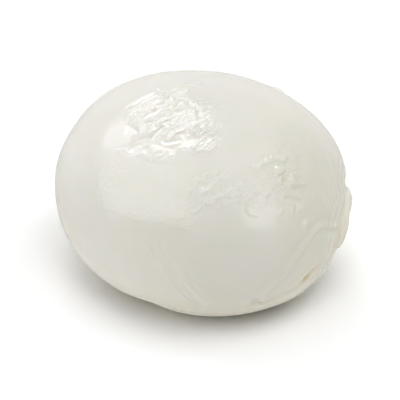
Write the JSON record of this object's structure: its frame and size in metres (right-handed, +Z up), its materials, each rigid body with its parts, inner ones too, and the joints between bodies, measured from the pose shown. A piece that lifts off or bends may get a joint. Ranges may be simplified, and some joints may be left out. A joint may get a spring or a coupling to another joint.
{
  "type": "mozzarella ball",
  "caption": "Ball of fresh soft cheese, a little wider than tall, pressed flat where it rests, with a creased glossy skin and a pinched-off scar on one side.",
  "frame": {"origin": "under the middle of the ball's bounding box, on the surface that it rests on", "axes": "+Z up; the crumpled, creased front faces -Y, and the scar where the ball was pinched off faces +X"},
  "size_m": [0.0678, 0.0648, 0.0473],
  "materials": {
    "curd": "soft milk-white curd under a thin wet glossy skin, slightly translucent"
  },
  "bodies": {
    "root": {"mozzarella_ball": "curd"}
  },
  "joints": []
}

· · ·

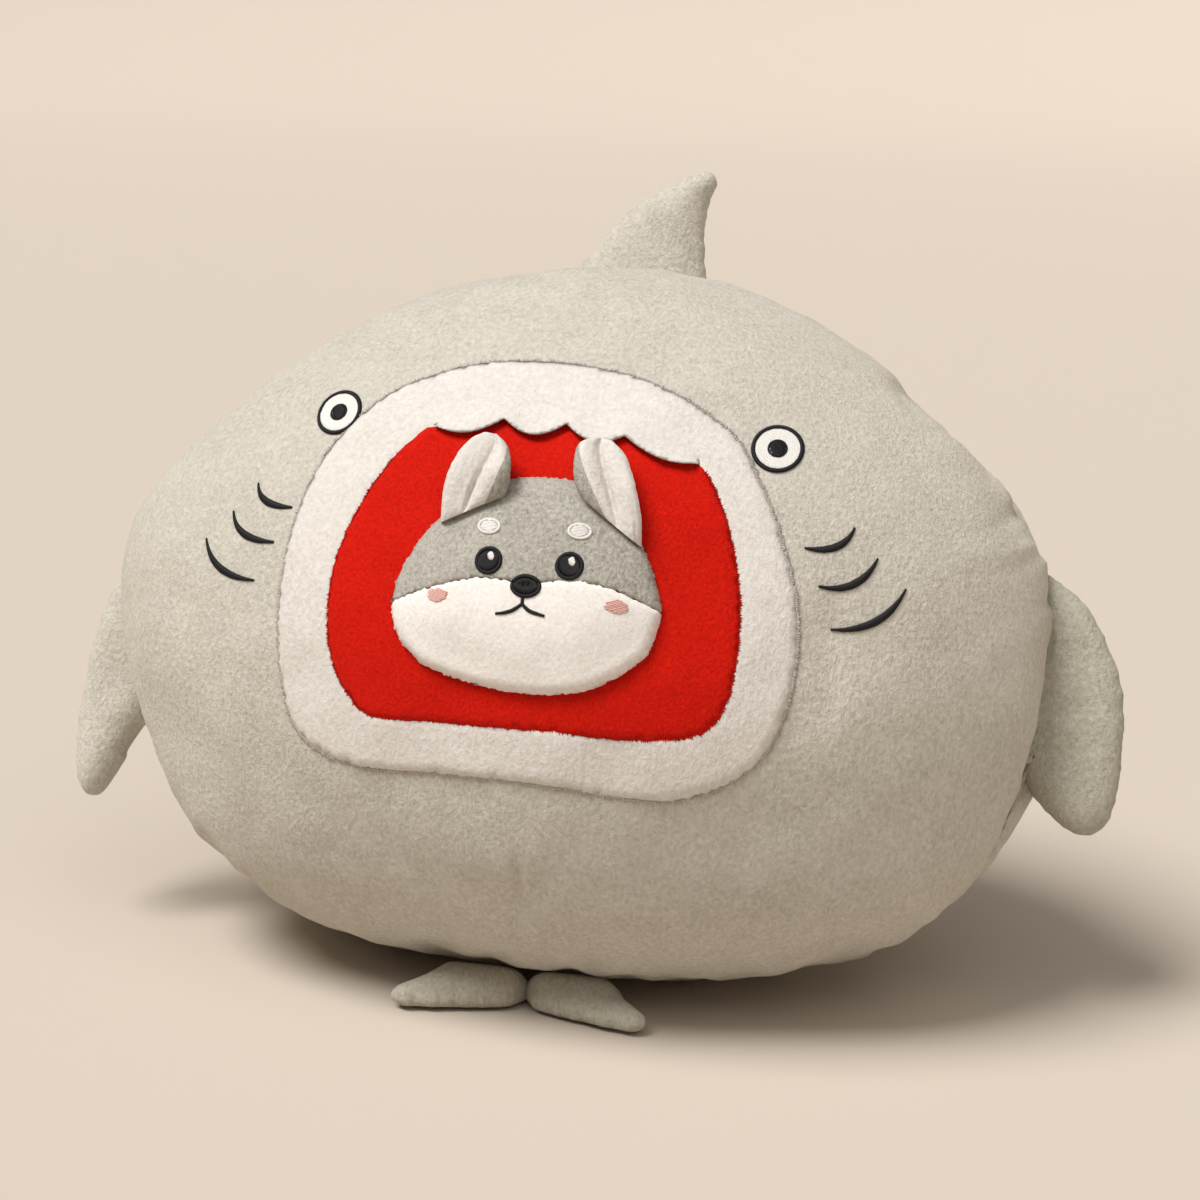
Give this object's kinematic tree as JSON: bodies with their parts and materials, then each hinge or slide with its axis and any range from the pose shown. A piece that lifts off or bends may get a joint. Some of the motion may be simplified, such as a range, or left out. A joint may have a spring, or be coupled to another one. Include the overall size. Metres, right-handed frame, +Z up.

· · ·

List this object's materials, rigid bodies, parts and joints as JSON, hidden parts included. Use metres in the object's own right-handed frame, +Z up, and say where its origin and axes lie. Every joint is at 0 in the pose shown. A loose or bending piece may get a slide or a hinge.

· · ·

_AIM OF THE EXERCISE_
From the entries, report each line that includes the word "lifts".

_ANSWER TO THIS EXERCISE_
Write the JSON record of this object's structure: its frame and size in metres (right-handed, +Z up), its materials, each rigid body with its parts, inner ones too, and the joints between bodies, measured from the pose shown. A piece that lifts off or bends may get a joint. Ranges may be simplified, and some joints may be left out. A joint may get a spring or a coupling to another joint.
Give this object's kinematic tree as JSON: bodies with their parts and materials, then each hinge or slide with its axis and any range from the pose shown. A piece that lifts off or bends may get a joint. Some of the motion may be simplified, such as a range, or left out. A joint may have a spring, or be coupled to another one. Include the overall size. Metres, right-handed frame, +Z up.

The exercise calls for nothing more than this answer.